Consider a trader running a 70% win rate. Sounds impressive. But each win returns 0.5R and each loss costs 2R. Over 10 trades: 7 wins at 0.5R = +3.5R, 3 losses at 2R = -6R. Net result: -2.5R. A profitable-looking win rate quietly bankrupts the account. This is not a theoretical edge case — it happens constantly.
The Turtle Traders, trained by Richard Dennis in the 1980s, operated with win rates often below 40%. Some estimates put it closer to 35%. They were profitable not because they won often, but because their average winner dwarfed their average loser. Position sizing and fixed-percentage risk rules did the structural work that "gut feel" never can.
The Turtles used 1% to 2% of account equity per trade, adjusted by volatility using Average True Range (ATR). If volatility doubled, position size halved. The rule was mechanical, not optional. A 10-trade losing streak at 1% risk per trade produces a 9.6% drawdown — painful but survivable. At 10% risk per trade, that same streak is an 65% drawdown. Recovery from 65% requires a 186% gain just to break even.

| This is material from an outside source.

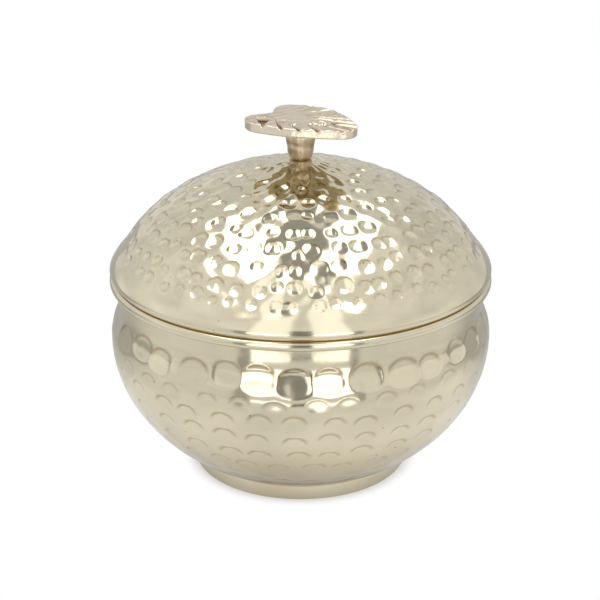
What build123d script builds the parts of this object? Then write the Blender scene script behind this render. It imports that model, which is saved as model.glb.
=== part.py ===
from build123d import *
import math
import os

# A round hammered metal candy box: a wide-bellied bowl on a low foot ring and a domed lid
# with a cast ornamental knob. Millimetres, +Z up. The origin is the centre of the foot ring's
# lower edge, on the surface that the box stands on.

# Sheet and joints
sheet = 0.9
solder_gap = 0.05
lid_rest_gap = 0.4

# Bowl
belly_radius = 75.4
belly_height = 55.0
floor_height = 4.0
neck_draw = 3.3
neck_rise = 16.8
neck_straight = 6.5

# Rolled rim of the bowl
bead_radius = 2.0
curl_end_angle = -115.0
wire_clearance = 0.2

# Foot ring
foot_radius = 43.0
foot_flare = 0.9
foot_height = 6.2
foot_sheet = 1.1
foot_edge_round = 0.3

# Lid
lid_rim_inset = 0.2
lid_widest_rise = 1.85
lid_edge_round = 2.5
lid_edge_start_angle = 25.0
lid_height = 44.5
lid_seat_radius = 5.0
lid_crown_slope = (1, -0.12)
lid_shoulder = [(4.7, 9.2), (10.5, 16.9), (23.9, 28.3), (42.5, 37.2), (57.0, 41.6)]

# Locating collar inside the lid
collar_clearance = 0.6
collar_sheet = 0.8
collar_reach = 6.0
collar_solder_gap = 0.15

# Knob
stem_foot_radius = 3.9
stem_foot_round = 0.7
stem_middle_radius = 5.2
stem_middle_rise = 6.4
stem_top_radius = 6.1
stem_height = 12.9
stem_top_round = 1.0
plate_thickness = 3.7
plate_edge_round = 0.7
plate_outline = [
    (-21.2, -4.0),
    (-20.2, 1.8),
    (-15.5, 4.4),
    (-11.4, 6.6),
    (-10.4, 12.5),
    (-7.0, 17.4),
    (-0.5, 18.5),
    (5.4, 16.2),
    (11.0, 12.0),
    (15.4, 6.0),
    (18.6, -1.5),
    (20.7, -9.0),
    (21.2, -14.6),
    (18.6, -18.7),
    (11.0, -19.3),
    (2.0, -17.9),
    (-6.5, -15.8),
    (-13.8, -12.2),
    (-19.2, -8.5),
]

# Screw and washer that hold the knob from inside the lid
thread_radius = 2.0
thread_clearance = 0.05
thread_depth = 10.0
screw_engagement = 8.5
lid_hole_clearance = 0.25
washer_radius = 4.5
washer_thickness = 0.8
screw_head_radius = 3.6
screw_head_height = 2.4
screw_head_round = 0.9
screw_slot_width = 1.0
screw_slot_depth = 1.1

# Places worked out from the sizes above
neck_radius = belly_radius - neck_draw
neck_height = belly_height + neck_rise
mouth_radius = neck_radius - sheet
bead_height = neck_height + neck_straight
bead_centre_radius = mouth_radius + bead_radius
bead_top = bead_height + bead_radius
lid_radius = bead_centre_radius + bead_radius - lid_rim_inset
lid_edge_height = bead_top + lid_rest_gap
lid_widest_height = lid_edge_height + lid_widest_rise
lid_seat_height = lid_edge_height + lid_height
plate_bottom = lid_seat_height + stem_height
plate_top = plate_bottom + plate_thickness
lid_seat_underside = lid_seat_height - sheet
washer_bottom = lid_seat_underside - washer_thickness
screw_head_bottom = washer_bottom - screw_head_height

# Below its widest point the belly is part of an ellipse that meets the top of the foot ring
foot_top_radius = foot_radius + foot_flare
belly_depth = (belly_height - foot_height) / math.sqrt(1 - (foot_top_radius / belly_radius) ** 2)

# The belly runs into the neck through two equal tangent arcs, one bulging and one hollow
blend_radius = (neck_draw**2 + neck_rise**2) / (4 * neck_draw)
blend_angle = math.degrees(math.asin(neck_rise / (2 * blend_radius)))

# The lid's lowest edge turns in on an arc that starts a little above the widest point
edge_end_angle = -math.degrees(math.asin(lid_widest_rise / lid_edge_round))
edge_arc_size = edge_end_angle - lid_edge_start_angle

# The lid's inner face follows the outer one through this many equal steps
lid_inside_steps = 8


def bowl_wall(inset):
    """One face of the bowl's wall, from the flat floor up to the neck, inset from the outside."""
    half_height = belly_depth - inset
    floor_angle = -math.degrees(math.asin((belly_height - floor_height - inset) / half_height))
    belly = EllipticalCenterArc(
        (0, belly_height), belly_radius - inset, half_height, floor_angle, arc_size=-floor_angle
    )
    CenterArc((belly_radius - blend_radius, belly_height), blend_radius - inset, 0, blend_angle)
    neck = CenterArc(
        (neck_radius + blend_radius, neck_height), blend_radius + inset, 180 + blend_angle, -blend_angle
    )
    Line((0, floor_height + inset), belly @ 0)
    Line(neck @ 1, (neck_radius - inset, bead_height))


def belly_underside(radius):
    """Height of the bowl's outside at a radius below the belly."""
    return belly_height - belly_depth * math.sqrt(1 - (radius / belly_radius) ** 2)


def inside_point(curve, share):
    """The point one sheet inside a curve that runs outwards and down over the dome."""
    along = curve % share
    return curve @ share + Vector(along.Y, -along.X) * sheet


with BuildPart() as bowl_shell:
    with BuildSketch(Plane.XZ) as bowl_section:
        with BuildLine():
            bowl_wall(0)
            bowl_wall(sheet)
            Line((0, floor_height), (0, floor_height + sheet))
            curl = (bead_centre_radius, bead_height)
            curl_size = curl_end_angle - 180
            curl_outside = CenterArc(curl, bead_radius, 180, curl_size)
            curl_inside = CenterArc(curl, bead_radius - sheet, 180, curl_size)
            Line(curl_outside @ 1, curl_inside @ 1)
        make_face()
    revolve(axis=Axis.Z)

with BuildPart() as rim_wire:
    with BuildSketch(Plane.XZ) as wire_section:
        with Locations((bead_centre_radius, bead_height)):
            Circle(bead_radius - sheet - wire_clearance)
    revolve(axis=Axis.Z)

with BuildPart() as foot_ring:
    with BuildSketch(Plane.XZ) as foot_section:
        foot_top_inside = foot_top_radius - foot_sheet
        foot_corners = [
            (foot_radius - foot_sheet, 0),
            (foot_radius, 0),
            (foot_top_radius, belly_underside(foot_top_radius) - solder_gap),
            (foot_top_inside, belly_underside(foot_top_inside) - solder_gap),
        ]
        with BuildLine():
            Polyline(*foot_corners, close=True)
        make_face()
        fillet(foot_section.vertices().group_by(Axis.Y)[0], foot_edge_round)
    revolve(axis=Axis.Z)

with BuildPart() as lid_shell:
    with BuildSketch(Plane.XZ) as lid_section:
        with BuildLine():
            edge_centre = (lid_radius - lid_edge_round, lid_widest_height)
            edge = CenterArc(edge_centre, lid_edge_round, lid_edge_start_angle, edge_arc_size)
            edge_inside = CenterArc(
                edge_centre, lid_edge_round - sheet, lid_edge_start_angle, edge_arc_size
            )
            seat = Line((0, lid_seat_height), (lid_seat_radius, lid_seat_height))
            seat_inside = Line((0, lid_seat_underside), (lid_seat_radius, lid_seat_underside))
            rising = reversed(lid_shoulder)
            shoulder = [(lid_radius - inset, lid_edge_height + rise) for inset, rise in rising]
            dome = Spline(seat @ 1, *shoulder, edge @ 0, tangents=[lid_crown_slope, edge % 0])
            shares = [step / lid_inside_steps for step in range(1, lid_inside_steps)]
            inside = [inside_point(dome, share) for share in shares]
            Spline(seat_inside @ 1, *inside, edge_inside @ 0, tangents=[lid_crown_slope, edge % 0])
            Line(edge @ 1, edge_inside @ 1)
            Line(seat @ 0, seat_inside @ 0)
        make_face()
    revolve(axis=Axis.Z)
    with Locations((0, 0, lid_seat_height)):
        Hole(thread_radius + lid_hole_clearance, depth=2 * sheet)

with BuildPart() as lid_collar:
    with BuildSketch(Plane.XZ) as collar_section:
        collar_outside = mouth_radius - collar_clearance
        collar_inside = collar_outside - collar_sheet
        flange_top = lid_widest_height + collar_sheet / 2
        flange_bottom = flange_top - collar_sheet
        flange_radius = lid_radius - sheet - collar_solder_gap
        collar_bottom = bead_top - collar_reach
        with BuildLine():
            Polyline(
                (collar_inside, collar_bottom),
                (collar_outside, collar_bottom),
                (collar_outside, flange_bottom),
                (flange_radius, flange_bottom),
                (flange_radius, flange_top),
                (collar_inside, flange_top),
                close=True,
            )
        make_face()
        fillet(collar_section.vertices().group_by(Axis.Y)[0], collar_sheet * 0.4)
    revolve(axis=Axis.Z)

with BuildPart() as knob:
    with BuildSketch(Plane.XZ) as stem_section:
        with BuildLine():
            stem_foot = (stem_foot_radius, lid_seat_height)
            stem_middle = (stem_middle_radius, lid_seat_height + stem_middle_rise)
            stem_side = ThreePointArc(stem_foot, stem_middle, (stem_top_radius, plate_bottom))
            Polyline(stem_side @ 1, (0, plate_bottom), (0, lid_seat_height), stem_side @ 0)
        make_face()
        stem_foot_corner = stem_section.vertices().group_by(Axis.Y)[0].sort_by(Axis.X)[-1]
        fillet(stem_foot_corner, stem_foot_round)
    revolve(axis=Axis.Z)
    with BuildSketch(Plane.XY.offset(plate_bottom)) as plate_section:
        with BuildLine():
            Spline(*plate_outline, periodic=True)
        make_face()
    extrude(amount=plate_thickness)
    plate_faces = knob.faces().filter_by(Plane.XY).sort_by(Axis.Z)
    fillet(plate_faces[-1].edges(), plate_edge_round)
    plate_underside = knob.faces().filter_by(Plane.XY).filter_by_position(
        Axis.Z, plate_bottom - sheet, plate_bottom + sheet
    )
    fillet(plate_underside.edges().filter_by(GeomType.CIRCLE), stem_top_round)
    with Locations(Plane.XY.offset(lid_seat_height).rotated((180, 0, 0))):
        Hole(thread_radius + thread_clearance, depth=thread_depth)

with BuildPart() as knob_washer:
    with BuildSketch(Plane.XY.offset(washer_bottom)):
        Circle(washer_radius)
        Circle(thread_radius + lid_hole_clearance, mode=Mode.SUBTRACT)
    extrude(amount=washer_thickness)

with BuildPart() as knob_screw:
    with BuildSketch(Plane.XY.offset(screw_head_bottom)):
        Circle(screw_head_radius)
    extrude(amount=screw_head_height)
    fillet(knob_screw.faces().sort_by(Axis.Z)[0].edges(), screw_head_round)
    with BuildSketch(Plane.XY.offset(screw_head_bottom)):
        Rectangle(2 * screw_head_radius, screw_slot_width)
    extrude(amount=screw_slot_depth, mode=Mode.SUBTRACT)
    with BuildSketch(Plane.XY.offset(washer_bottom)):
        Circle(thread_radius)
    extrude(amount=washer_thickness + sheet + screw_engagement)
    chamfer(knob_screw.faces().sort_by(Axis.Z)[-1].edges(), thread_radius / 4)

bowl_shell.part.label = "bowl_shell"
rim_wire.part.label = "rim_wire"
foot_ring.part.label = "foot_ring"
lid_shell.part.label = "lid_shell"
lid_collar.part.label = "lid_collar"
knob.part.label = "knob"
knob_washer.part.label = "knob_washer"
knob_screw.part.label = "knob_screw"

os.makedirs("parts", exist_ok=True)
pieces = [bowl_shell, rim_wire, foot_ring, lid_shell, lid_collar, knob, knob_washer, knob_screw]
for piece in pieces:
    export_step(piece.part, f"parts/{piece.part.label}.step")
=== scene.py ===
import math

import bpy
import numpy as np
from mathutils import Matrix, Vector

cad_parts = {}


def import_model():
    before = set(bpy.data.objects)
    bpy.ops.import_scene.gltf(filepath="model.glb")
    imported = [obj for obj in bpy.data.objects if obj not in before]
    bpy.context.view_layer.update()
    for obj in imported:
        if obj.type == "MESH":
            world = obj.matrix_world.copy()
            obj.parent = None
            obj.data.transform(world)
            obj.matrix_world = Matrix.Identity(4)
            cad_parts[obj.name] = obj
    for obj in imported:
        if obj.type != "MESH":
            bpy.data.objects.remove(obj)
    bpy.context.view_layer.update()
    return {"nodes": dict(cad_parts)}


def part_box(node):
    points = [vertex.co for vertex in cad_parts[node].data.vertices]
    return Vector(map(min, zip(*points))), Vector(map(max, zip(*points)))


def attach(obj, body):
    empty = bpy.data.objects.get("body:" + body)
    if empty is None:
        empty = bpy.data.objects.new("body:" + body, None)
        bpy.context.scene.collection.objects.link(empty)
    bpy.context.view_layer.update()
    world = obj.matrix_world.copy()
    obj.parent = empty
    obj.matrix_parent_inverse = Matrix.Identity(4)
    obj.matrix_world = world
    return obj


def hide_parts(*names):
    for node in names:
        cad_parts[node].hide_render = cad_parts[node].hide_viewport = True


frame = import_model()

# The bowl, the lid and the knob are modelled again over their CAD nodes, with their hammer marks
# and relief, and the other nodes get better metals. Sizes are in millimetres, as in the part,
# and become metres when a mesh is made.
MM = 0.001
RNG = np.random.default_rng(7)

SHEET = 0.9
FLOOR_HEIGHT = 4.0
BELLY_RADIUS = 75.4
BELLY_HEIGHT = 55.0
NECK_DRAW = 3.3
NECK_RISE = 16.8
NECK_STRAIGHT = 6.5
BEAD_RADIUS = 2.0
CURL_END = math.radians(-115)
FOOT_RADIUS = 43.0
FOOT_FLARE = 0.9
FOOT_HEIGHT = 6.2
LID_EDGE_ROUND = 2.5
LID_WIDEST_RISE = 1.85
LID_SEAT_RADIUS = 5.0
LID_HOLE_RADIUS = 2.25
LID_EDGE_START = math.radians(25)
LID_SEAT_SLOPE = (0.993, -0.119)
LID_SHOULDER = [(57.0, 41.6), (42.5, 37.2), (23.9, 28.3), (10.5, 16.9), (4.7, 9.2)]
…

Implementing a rules-based approach means calculating position size before every trade, not after. The formula is straightforward: Position Size = (Account Equity × Risk %) ÷ (Entry Price − Stop Loss). No exceptions for "high conviction" setups — conviction is not a risk management tool. Traders wanting to go deeper on expectancy and position sizing will find structured explanations at Investopedia's risk management reference, while the original Turtle Trading rules are well documented on Wikipedia's Turtle trading page. The mathematical foundation of expectancy is covered thoroughly at Investopedia's expected value explainer.
Win rate is a vanity metric. Expectancy, drawdown control, and position sizing are the load-bearing walls of any trading system.